# GIVEN EXERCISE:
Reproduce the complete listing without any deviation.

# SOURCE DATA:
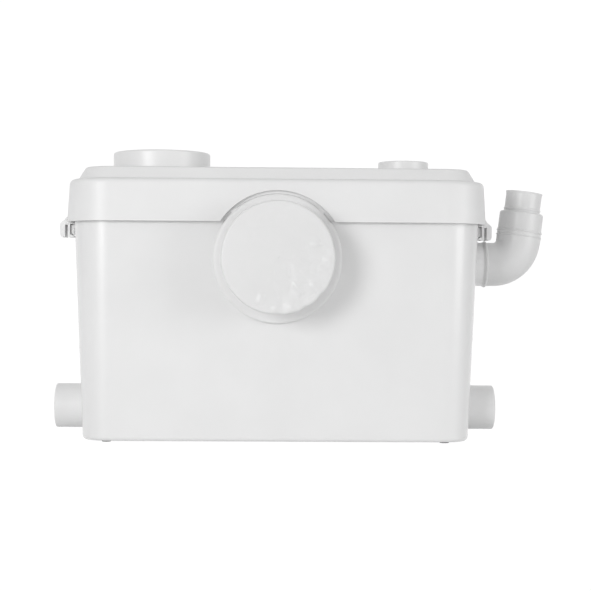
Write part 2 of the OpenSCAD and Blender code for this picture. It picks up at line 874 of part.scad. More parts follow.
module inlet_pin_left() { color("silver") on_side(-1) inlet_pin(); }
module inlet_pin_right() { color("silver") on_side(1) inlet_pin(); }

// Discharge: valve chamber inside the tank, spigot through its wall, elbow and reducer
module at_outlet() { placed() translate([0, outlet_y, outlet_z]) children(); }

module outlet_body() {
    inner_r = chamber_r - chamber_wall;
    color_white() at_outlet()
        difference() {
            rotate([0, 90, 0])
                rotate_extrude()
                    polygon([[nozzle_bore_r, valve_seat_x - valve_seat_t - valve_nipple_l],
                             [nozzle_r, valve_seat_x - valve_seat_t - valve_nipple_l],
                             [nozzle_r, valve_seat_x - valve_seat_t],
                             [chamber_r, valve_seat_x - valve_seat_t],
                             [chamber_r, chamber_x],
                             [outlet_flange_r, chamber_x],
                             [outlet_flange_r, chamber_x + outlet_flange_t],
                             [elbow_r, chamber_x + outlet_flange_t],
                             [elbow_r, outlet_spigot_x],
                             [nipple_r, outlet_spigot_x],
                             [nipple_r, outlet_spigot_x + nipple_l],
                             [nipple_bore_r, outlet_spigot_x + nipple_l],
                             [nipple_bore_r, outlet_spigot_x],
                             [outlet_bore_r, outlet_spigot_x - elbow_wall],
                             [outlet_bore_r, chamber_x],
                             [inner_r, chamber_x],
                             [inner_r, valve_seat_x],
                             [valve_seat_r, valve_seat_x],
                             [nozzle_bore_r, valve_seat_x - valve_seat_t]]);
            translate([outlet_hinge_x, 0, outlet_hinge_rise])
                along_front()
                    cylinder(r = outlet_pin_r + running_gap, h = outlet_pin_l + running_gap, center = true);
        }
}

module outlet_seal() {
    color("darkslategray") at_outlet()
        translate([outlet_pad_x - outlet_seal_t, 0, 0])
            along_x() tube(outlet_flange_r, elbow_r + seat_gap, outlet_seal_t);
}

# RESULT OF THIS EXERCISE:
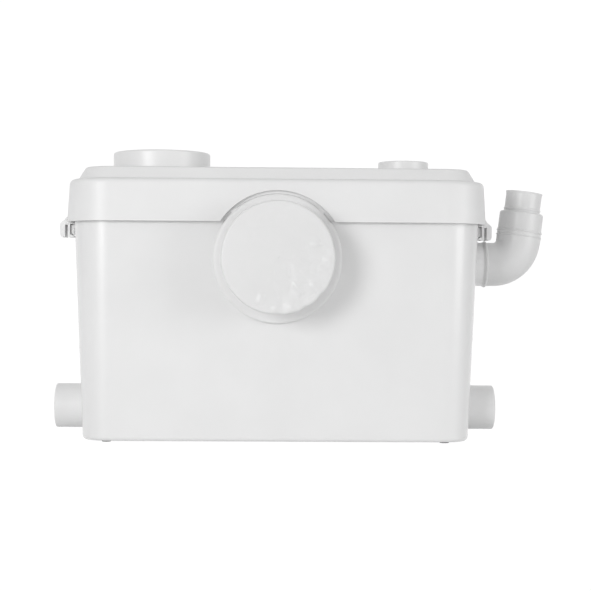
Write part 2 of the OpenSCAD and Blender code for this picture. It picks up at line 874 of part.scad. More parts follow.
module inlet_pin_left() { color("silver") on_side(-1) inlet_pin(); }
module inlet_pin_right() { color("silver") on_side(1) inlet_pin(); }

// Discharge: valve chamber inside the tank, spigot through its wall, elbow and reducer
module at_outlet() { placed() translate([0, outlet_y, outlet_z]) children(); }

module outlet_body() {
    inner_r = chamber_r - chamber_wall;
    color_white() at_outlet()
        difference() {
            rotate([0, 90, 0])
                rotate_extrude()
                    polygon([[nozzle_bore_r, valve_seat_x - valve_seat_t - valve_nipple_l],
                             [nozzle_r, valve_seat_x - valve_seat_t - valve_nipple_l],
                             [nozzle_r, valve_seat_x - valve_seat_t],
                             [chamber_r, valve_seat_x - valve_seat_t],
                             [chamber_r, chamber_x],
                             [outlet_flange_r, chamber_x],
                             [outlet_flange_r, chamber_x + outlet_flange_t],
                             [elbow_r, chamber_x + outlet_flange_t],
                             [elbow_r, outlet_spigot_x],
                             [nipple_r, outlet_spigot_x],
                             [nipple_r, outlet_spigot_x + nipple_l],
                             [nipple_bore_r, outlet_spigot_x + nipple_l],
                             [nipple_bore_r, outlet_spigot_x],
                             [outlet_bore_r, outlet_spigot_x - elbow_wall],
                             [outlet_bore_r, chamber_x],
                             [inner_r, chamber_x],
                             [inner_r, valve_seat_x],
                             [valve_seat_r, valve_seat_x],
                             [nozzle_bore_r, valve_seat_x - valve_seat_t]]);
            translate([outlet_hinge_x, 0, outlet_hinge_rise])
                along_front()
                    cylinder(r = outlet_pin_r + running_gap, h = outlet_pin_l + running_gap, center = true);
        }
}

module outlet_seal() {
    color("darkslategray") at_outlet()
        translate([outlet_pad_x - outlet_seal_t, 0, 0])
            along_x() tube(outlet_flange_r, elbow_r + seat_gap, outlet_seal_t);
}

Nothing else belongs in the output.